Classics and Religious Studies, Department of

 

Date of this Version

3-29-2006

Comments

Ph.D. Dissertation, Northwestern University, 1968. Copyright 1968 Thomas Nelson Winter.

Abstract

In the middle of the second century A.D., Apuleius was accused of magic. This dissertation offers an essentially new view of how the trial originated, and a new view of the speech which Apuleius gave on the occasion. It points out that there is no reason to distrust the evidence of the Apology. The widespread view that Apuleius misrepresents the accusation lodged against him has no real support: nowhere has Apuleius been caught in an untruth; his principle accuser was a rash, convicted perjurer, his accusation against Apuleius was perjured, and it seems unlikely that a perjured accusation required a perjured response. Further, the history of classical stenography, plus evidence provided by Apuleius himself, indicates that the Apology would have been transcribed by stenographers when delivered, making it probable that we possess in the Apology what Apuleius actually said at the trial.

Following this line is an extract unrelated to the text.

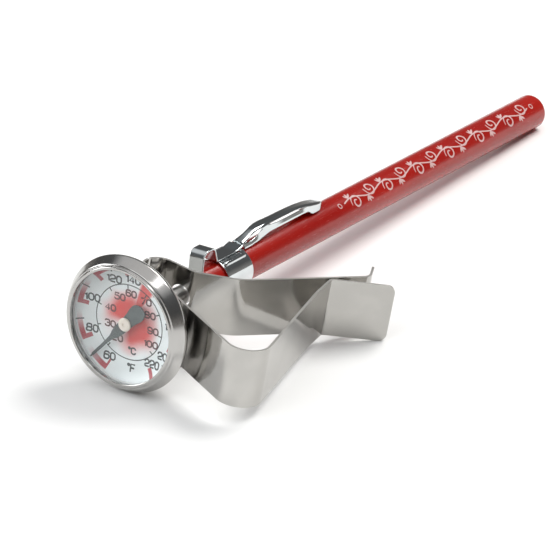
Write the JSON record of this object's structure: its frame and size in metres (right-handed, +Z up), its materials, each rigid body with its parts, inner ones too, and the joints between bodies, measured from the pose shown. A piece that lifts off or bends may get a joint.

If the Apology is to be believed, as I believe it must, it shows that the trio of accusers had neither prepared a case against Apuleius nor had intended to start one. They simply insulted Apuleius when he was speaking at an earlier trial, as but another malicious act in their two-year-long campaign to defame and harass Apuleius. These insults--and the law concerning iniuria--made it possible for Apuleius to force his enemies to make their insults the subject of an official accusation. This gave Apuleius a public opportunity to refute all the vindictive slanders he had been subjected to. It is not true that the trial gave Apuleius cause to be nervous; innocent and supremely confident, he considered the trial an opportunity (copia, facultas, occasio).

The charges which the accusing trio were compelled to enter as an official accusation were false, and they knew it. Knowingly making a false accusation constituted calumnia, and calumnia of a capital charge, such as magic, was a capital offense. For this reason, the principal accuser, despite repeated orders from the judge to enter the accusation in his own name, entered the accusation in the name of a minor. This allowed all three to evade liability. (That the judge accepted an accusation in a form he had expressly forbidden, when he could have simple thrown out the case, is evidence that the judge wished to give Apuleius the opportunity to salvage his reputation.) Apuleius, blocked by this ruse from subsequently prosecuting his enemies on the charge of calumnia and getting them convicted and punished, turns his speech into an unofficial, but nonetheless justified, accusation of calumnia. In this sense, his Apology is not only an apologia, but also a prosecution.

An appendix deals with an argument used by the modern scholars who feel that Apuleius was actually guilty of magical practices.